The overlying sequence stratigraphic sub-unit LC6 was also partially cored in Well 14/9-1. The cored interval comprises very fine to medium-grained, fining-upwards sandstones in beds up to about one-metre thick. Rootlets and small, vertical burrow structures are observed in places, with widespread bioturbation. The detrital mineralogy of the cored interval is dominated by fragments of devitrified acidic lavas, with minor components of claystones, sandstones, granites and sparse schists and quartz. Sub-unit LC6 is not cored in Wells 14/5-1A, 14/9-2 and 14/10-1, where it appears to be significantly coarser-grained, with a number of conglomeratic horizons identified in side-wall core samples. A side-wall core sample from a conglomeratic bed in Well 14/5-1A was found to contain clasts of K-feldspar-rich volcanic rocks, devitrified volcanic glass, granite and metamorphic rock in a matrix of very coarse-grained sandstone. Sub-unit LC7, which forms the remainder of the middle post-rift succession, comprises interbedded sandstones, conglomerates, claystones, tuffaceous claystones, siltstones and minor limestone, dolomite and coal beds.
Palynology
Sub-units LC5 and LC6 contain humic vitrinite debris and miospores, with locally high concentrations of vitrinite and low concentrations of inertinite and amorphous kerogens. Sub- unit LC7 contains marginal to non-marine palynoflora, with some vitrinitic debris and Botryococcus algae. A diverse pteridophyte spore assemblage was recorded from Well 14/13- 1, suggesting a humid, temperate palaeoclimate and non-marine conditions. Well 14/5-1A encountered rare marine dinocysts within this interval, although they are significantly less common than in the overlying L/UC1 unit, and the organic material is dominated by carbonised woody matter.
Depositional Environment
The absence of widespread marine palynological indicators probably precludes a fully- marine setting, suggesting that the depositional environment may have been a marginal lake or a lacustrine lagoon. Common bioturbation, coupled with some evidence of vertical burrows, suggests that the near-surface sediment was well oxygenated. The occurrence of carbonaceous laminae and chips indicate that there was abundant vegetation in the hinterland.

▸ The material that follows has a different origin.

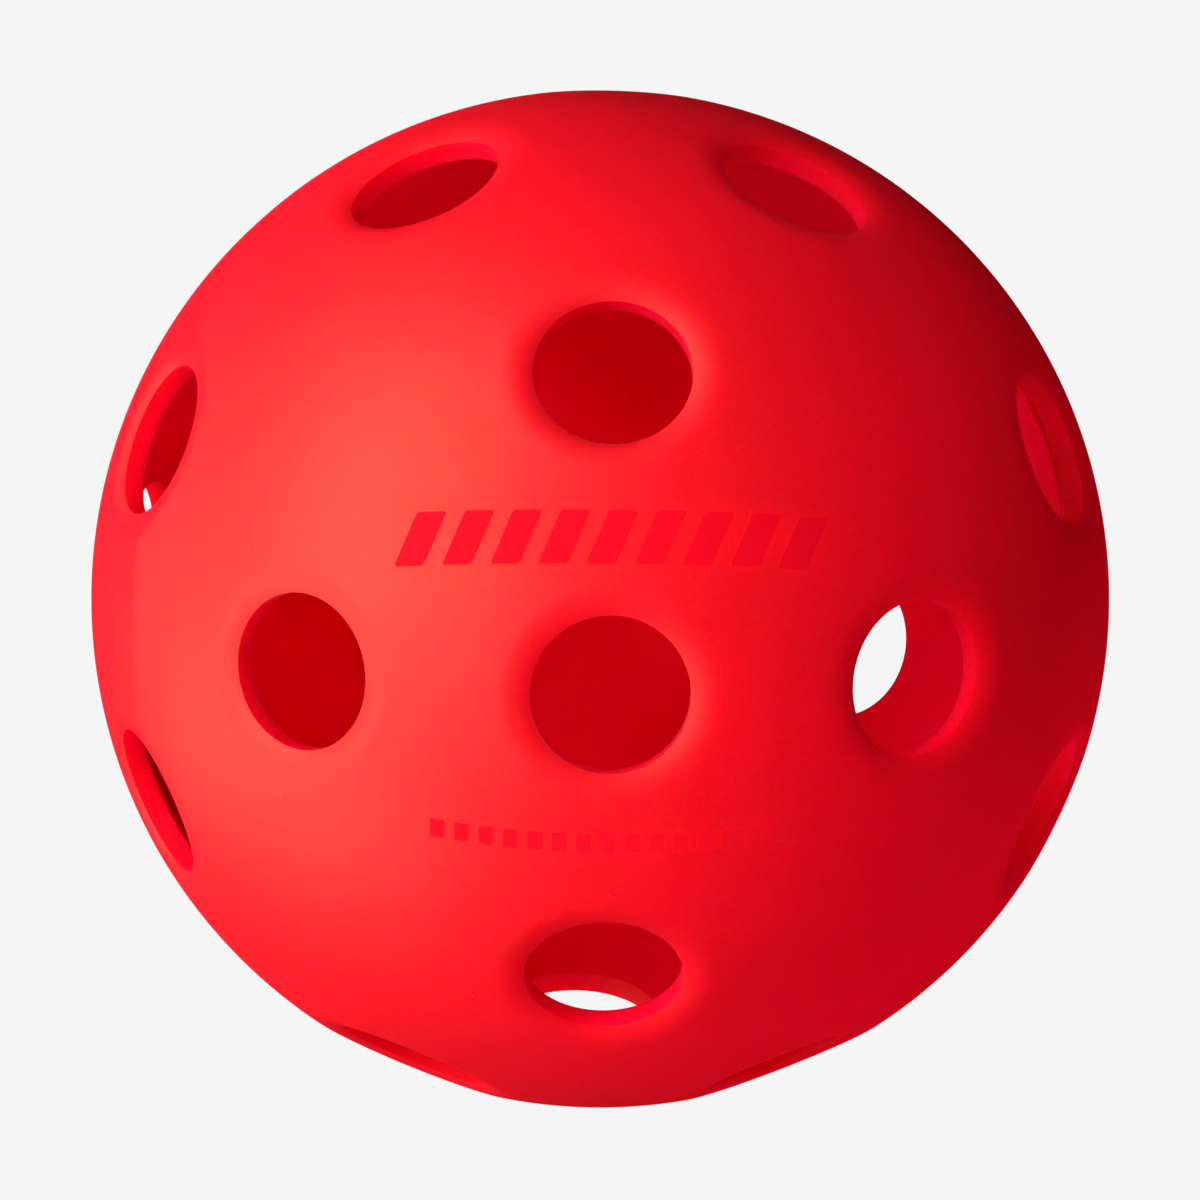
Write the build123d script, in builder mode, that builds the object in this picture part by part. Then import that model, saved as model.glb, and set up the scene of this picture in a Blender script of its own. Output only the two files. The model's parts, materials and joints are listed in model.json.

The fining-upwards sandstones that dominate the cored interval in sub-unit LC5 indicate high energy traction deposition of sand in either small, confined streams or more widespread, unconfined flows, that scoured into a muddy substrate, probably in a shallow-water environment. Large-scale cross-bedding is generally absent, suggesting that the channels and/or sheetfloods were of relatively minor size. The sandstones may represent deposition in a range of fluvial, crevasse splay, storm sheet and other nearshore to lagoonal settings. Although not cored, the conglomerates in sub-unit LC6 are interpreted to represent coarse-grained fluvial deposits; they are recorded in the same sub-unit as small-scale fining-upwards sandstones with rootlets and burrows, interpreted to represent deposition in a vegetated fluvial floodplain. The thin coals recorded in Well 14/24-1 indicate deposition in waterlogged lake margin conditions, which may have been widespread across the Eastern Depocentre at this time.
Age
A wide range of ages has been proposed for this sequence in the six wells. In some wells it has been assigned a Valanginian to Albian age, in others a Barremian to Albian age, and in others an Aptian to Cenomanian age. As with the older units, the general absence of marine dinocysts and the long-ranging nature of the dominant miospores hinder accurate age determination. In Well 14/9-1, a marked influx of Classopollis spp near the very top of the unit suggests an age no younger than early Albian, whilst the presence of Callialasporites trilobatus a few tens of metres below the top suggests a probable Aptian age. In Well 14/9-1, the presence of the miospore Classopollis turbatus, in association with Cyclusphaera psilata near the top of the sequence suggests an Aptian to early Albian age. This unit is therefore assigned a probable Aptian to Albian age (Fig. 6).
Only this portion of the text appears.